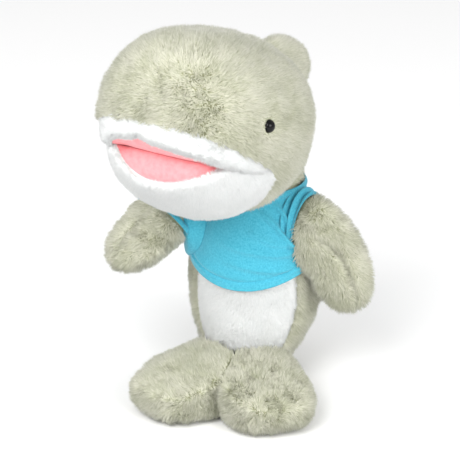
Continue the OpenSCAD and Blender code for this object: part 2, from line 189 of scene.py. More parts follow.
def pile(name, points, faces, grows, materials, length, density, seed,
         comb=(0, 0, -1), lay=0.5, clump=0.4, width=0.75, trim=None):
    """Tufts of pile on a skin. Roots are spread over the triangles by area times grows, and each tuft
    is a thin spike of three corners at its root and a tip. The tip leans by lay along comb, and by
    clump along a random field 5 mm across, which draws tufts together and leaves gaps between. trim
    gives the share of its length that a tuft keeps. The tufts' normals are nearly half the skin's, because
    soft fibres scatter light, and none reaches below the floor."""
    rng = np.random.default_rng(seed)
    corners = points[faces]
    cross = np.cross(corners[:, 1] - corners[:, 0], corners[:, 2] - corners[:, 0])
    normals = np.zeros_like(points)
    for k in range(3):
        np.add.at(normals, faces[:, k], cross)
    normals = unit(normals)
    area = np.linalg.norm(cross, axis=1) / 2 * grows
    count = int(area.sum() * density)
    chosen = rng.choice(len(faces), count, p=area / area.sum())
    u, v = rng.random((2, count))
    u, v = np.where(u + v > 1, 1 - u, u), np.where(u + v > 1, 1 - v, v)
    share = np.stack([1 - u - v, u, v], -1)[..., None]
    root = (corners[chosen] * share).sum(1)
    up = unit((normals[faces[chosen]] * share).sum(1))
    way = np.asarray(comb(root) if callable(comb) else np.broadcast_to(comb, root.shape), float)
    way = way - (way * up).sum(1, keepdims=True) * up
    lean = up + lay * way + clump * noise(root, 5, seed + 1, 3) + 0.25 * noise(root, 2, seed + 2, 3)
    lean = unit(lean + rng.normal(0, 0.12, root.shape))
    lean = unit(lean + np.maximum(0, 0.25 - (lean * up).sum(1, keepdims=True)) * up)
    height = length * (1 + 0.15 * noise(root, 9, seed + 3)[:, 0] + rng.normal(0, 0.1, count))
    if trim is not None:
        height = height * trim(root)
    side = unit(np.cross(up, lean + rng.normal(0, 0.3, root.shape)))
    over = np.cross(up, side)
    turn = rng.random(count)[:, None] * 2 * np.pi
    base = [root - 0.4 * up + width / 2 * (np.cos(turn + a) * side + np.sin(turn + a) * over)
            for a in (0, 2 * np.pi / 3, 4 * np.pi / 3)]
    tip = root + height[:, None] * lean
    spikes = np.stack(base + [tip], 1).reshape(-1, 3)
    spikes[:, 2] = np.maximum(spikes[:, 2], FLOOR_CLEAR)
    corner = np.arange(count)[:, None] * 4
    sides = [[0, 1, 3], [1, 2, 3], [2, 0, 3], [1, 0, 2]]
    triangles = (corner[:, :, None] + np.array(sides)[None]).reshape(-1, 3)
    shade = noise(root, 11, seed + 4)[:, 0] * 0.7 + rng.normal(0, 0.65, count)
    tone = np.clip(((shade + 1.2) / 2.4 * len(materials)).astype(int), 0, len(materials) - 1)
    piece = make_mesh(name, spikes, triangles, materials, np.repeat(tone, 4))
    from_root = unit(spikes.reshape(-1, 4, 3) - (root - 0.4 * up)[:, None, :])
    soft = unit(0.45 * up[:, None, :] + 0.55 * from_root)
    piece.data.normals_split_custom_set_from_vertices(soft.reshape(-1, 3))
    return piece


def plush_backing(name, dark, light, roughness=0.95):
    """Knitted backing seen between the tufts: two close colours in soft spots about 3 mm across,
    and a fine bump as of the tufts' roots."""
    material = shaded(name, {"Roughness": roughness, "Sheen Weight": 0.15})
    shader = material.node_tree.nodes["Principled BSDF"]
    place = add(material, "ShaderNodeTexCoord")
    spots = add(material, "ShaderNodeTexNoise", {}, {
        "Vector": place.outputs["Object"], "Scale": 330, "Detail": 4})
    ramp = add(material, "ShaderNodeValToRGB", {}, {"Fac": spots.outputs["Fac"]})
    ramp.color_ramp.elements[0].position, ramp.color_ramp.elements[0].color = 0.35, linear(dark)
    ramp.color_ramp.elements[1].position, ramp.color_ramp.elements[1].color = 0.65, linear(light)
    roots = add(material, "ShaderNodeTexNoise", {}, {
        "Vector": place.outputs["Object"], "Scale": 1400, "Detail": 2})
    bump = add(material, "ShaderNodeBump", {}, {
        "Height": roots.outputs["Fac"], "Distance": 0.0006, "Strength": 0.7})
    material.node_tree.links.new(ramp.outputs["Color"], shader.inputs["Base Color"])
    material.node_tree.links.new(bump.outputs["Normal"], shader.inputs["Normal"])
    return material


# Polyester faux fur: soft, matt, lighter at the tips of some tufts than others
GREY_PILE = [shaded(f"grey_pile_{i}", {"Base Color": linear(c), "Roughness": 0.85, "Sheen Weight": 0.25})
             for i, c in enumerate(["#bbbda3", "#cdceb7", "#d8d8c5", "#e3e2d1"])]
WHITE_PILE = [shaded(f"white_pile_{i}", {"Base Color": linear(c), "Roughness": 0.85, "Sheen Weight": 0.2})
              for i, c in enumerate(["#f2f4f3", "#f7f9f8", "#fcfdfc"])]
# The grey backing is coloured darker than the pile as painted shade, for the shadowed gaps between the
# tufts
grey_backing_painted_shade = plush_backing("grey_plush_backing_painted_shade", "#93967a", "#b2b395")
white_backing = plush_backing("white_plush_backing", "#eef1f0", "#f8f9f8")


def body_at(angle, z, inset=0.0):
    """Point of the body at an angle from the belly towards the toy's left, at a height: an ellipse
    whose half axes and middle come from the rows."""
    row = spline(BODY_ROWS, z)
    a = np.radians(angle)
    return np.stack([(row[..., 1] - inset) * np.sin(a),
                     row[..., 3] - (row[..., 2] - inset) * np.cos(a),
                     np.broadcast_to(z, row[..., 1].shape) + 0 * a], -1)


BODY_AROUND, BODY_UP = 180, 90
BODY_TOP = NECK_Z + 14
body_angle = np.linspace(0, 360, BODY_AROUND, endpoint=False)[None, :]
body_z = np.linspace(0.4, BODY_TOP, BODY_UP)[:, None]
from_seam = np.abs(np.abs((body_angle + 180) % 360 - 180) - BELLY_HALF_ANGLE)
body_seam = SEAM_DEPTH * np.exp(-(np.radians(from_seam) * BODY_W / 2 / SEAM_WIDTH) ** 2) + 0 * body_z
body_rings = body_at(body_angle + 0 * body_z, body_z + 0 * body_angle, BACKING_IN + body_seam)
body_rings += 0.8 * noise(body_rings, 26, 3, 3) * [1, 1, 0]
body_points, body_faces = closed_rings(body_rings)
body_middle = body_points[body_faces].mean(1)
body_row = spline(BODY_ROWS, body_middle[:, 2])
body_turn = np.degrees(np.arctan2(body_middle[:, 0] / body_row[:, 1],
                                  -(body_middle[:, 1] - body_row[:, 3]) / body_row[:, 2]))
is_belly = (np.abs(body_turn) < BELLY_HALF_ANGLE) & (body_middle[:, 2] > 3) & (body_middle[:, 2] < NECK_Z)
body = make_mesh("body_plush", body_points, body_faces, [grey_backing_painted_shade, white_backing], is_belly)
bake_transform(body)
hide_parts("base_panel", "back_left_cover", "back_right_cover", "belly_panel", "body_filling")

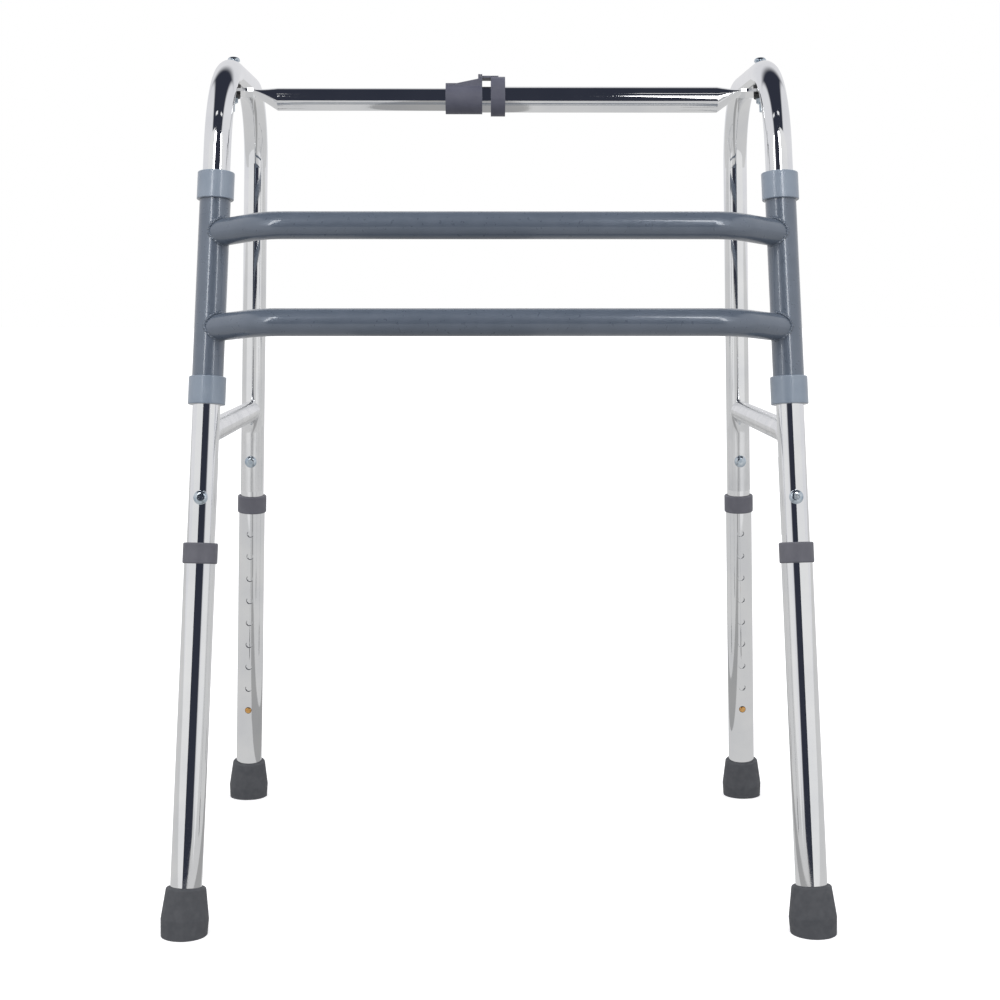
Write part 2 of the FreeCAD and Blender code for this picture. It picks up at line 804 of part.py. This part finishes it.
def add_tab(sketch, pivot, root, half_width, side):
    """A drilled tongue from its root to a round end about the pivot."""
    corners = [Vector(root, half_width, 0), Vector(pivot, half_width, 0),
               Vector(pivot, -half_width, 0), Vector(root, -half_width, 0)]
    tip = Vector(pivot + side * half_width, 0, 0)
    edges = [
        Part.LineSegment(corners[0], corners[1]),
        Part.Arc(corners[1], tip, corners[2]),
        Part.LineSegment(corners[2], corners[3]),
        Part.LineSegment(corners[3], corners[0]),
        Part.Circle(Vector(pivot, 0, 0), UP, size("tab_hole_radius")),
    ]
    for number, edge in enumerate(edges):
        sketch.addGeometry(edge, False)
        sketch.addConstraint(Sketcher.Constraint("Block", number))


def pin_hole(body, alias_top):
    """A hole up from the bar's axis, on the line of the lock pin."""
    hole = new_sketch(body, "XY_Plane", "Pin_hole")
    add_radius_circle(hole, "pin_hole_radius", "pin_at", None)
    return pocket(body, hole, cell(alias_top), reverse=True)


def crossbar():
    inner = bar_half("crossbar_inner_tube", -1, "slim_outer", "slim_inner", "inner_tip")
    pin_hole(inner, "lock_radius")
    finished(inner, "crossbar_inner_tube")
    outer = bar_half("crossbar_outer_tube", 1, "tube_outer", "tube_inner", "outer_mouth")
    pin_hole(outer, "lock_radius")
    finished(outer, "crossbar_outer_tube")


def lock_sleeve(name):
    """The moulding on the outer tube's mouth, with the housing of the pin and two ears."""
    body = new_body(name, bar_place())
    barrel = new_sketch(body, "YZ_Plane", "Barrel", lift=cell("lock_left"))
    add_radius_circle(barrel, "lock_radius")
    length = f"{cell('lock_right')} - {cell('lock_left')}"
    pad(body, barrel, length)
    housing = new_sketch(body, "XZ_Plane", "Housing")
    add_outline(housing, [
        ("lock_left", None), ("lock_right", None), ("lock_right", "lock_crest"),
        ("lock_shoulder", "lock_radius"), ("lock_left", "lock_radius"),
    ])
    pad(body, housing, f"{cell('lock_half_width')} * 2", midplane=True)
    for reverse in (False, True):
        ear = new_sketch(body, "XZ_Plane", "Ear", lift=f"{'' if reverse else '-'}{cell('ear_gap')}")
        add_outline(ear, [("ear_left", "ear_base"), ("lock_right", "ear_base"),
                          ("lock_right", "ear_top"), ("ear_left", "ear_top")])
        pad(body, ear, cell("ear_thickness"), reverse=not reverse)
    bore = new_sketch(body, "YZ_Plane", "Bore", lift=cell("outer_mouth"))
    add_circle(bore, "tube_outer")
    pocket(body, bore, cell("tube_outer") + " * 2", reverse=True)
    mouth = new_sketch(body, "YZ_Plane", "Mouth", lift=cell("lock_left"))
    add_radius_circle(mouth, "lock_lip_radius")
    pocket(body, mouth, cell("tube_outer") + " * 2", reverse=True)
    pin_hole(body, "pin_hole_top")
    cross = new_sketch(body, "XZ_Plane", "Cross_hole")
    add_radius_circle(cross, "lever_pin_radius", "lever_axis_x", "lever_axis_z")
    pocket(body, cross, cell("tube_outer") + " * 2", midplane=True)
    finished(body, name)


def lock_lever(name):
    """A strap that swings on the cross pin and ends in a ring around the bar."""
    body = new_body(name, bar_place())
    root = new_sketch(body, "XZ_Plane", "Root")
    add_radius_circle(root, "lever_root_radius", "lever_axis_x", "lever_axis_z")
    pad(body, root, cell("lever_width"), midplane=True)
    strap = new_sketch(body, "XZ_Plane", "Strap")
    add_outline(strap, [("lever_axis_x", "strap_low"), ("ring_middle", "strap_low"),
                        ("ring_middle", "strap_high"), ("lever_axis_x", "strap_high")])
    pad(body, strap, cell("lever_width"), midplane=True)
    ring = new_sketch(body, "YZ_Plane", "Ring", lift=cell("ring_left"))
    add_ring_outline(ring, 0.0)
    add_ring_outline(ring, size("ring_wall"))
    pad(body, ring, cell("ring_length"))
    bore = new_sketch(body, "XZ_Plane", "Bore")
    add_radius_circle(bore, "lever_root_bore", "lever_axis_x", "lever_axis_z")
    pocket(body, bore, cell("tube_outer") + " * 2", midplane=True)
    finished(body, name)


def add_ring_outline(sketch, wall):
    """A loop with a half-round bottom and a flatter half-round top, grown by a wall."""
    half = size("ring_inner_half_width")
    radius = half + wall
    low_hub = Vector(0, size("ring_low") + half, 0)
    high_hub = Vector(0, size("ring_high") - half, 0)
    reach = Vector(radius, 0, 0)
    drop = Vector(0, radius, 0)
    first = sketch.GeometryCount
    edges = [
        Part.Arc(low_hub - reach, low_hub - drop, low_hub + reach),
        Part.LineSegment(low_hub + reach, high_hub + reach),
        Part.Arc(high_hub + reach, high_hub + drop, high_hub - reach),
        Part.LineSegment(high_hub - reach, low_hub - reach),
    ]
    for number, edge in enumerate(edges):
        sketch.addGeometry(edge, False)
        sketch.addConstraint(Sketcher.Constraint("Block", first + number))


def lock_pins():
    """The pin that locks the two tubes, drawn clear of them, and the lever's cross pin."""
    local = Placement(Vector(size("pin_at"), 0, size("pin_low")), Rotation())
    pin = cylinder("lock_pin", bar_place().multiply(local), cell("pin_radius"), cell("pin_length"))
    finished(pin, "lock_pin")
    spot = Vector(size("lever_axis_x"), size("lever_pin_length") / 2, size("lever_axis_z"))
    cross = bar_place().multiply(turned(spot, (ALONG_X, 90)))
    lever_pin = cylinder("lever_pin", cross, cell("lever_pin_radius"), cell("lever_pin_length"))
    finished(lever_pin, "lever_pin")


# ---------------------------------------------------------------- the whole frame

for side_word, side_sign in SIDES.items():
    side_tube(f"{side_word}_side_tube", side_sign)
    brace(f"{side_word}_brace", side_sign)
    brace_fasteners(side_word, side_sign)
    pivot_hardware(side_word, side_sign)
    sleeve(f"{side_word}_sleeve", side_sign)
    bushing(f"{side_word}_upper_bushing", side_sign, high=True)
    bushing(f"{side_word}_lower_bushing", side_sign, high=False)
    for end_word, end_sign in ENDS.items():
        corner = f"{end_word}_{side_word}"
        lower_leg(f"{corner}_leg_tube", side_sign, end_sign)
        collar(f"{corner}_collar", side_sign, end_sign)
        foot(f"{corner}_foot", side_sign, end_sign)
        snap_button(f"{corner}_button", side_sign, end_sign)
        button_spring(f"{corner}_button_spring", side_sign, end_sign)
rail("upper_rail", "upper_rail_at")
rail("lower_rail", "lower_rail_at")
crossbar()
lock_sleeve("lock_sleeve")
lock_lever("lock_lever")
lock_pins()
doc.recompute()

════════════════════

Exercise aim: Copy all the lines above that hold the string "this".

Correct response:
Continue the OpenSCAD and Blender code for this object: part 2, from line 189 of scene.py. More parts follow.
Write part 2 of the FreeCAD and Blender code for this picture. It picks up at line 804 of part.py. This part finishes it.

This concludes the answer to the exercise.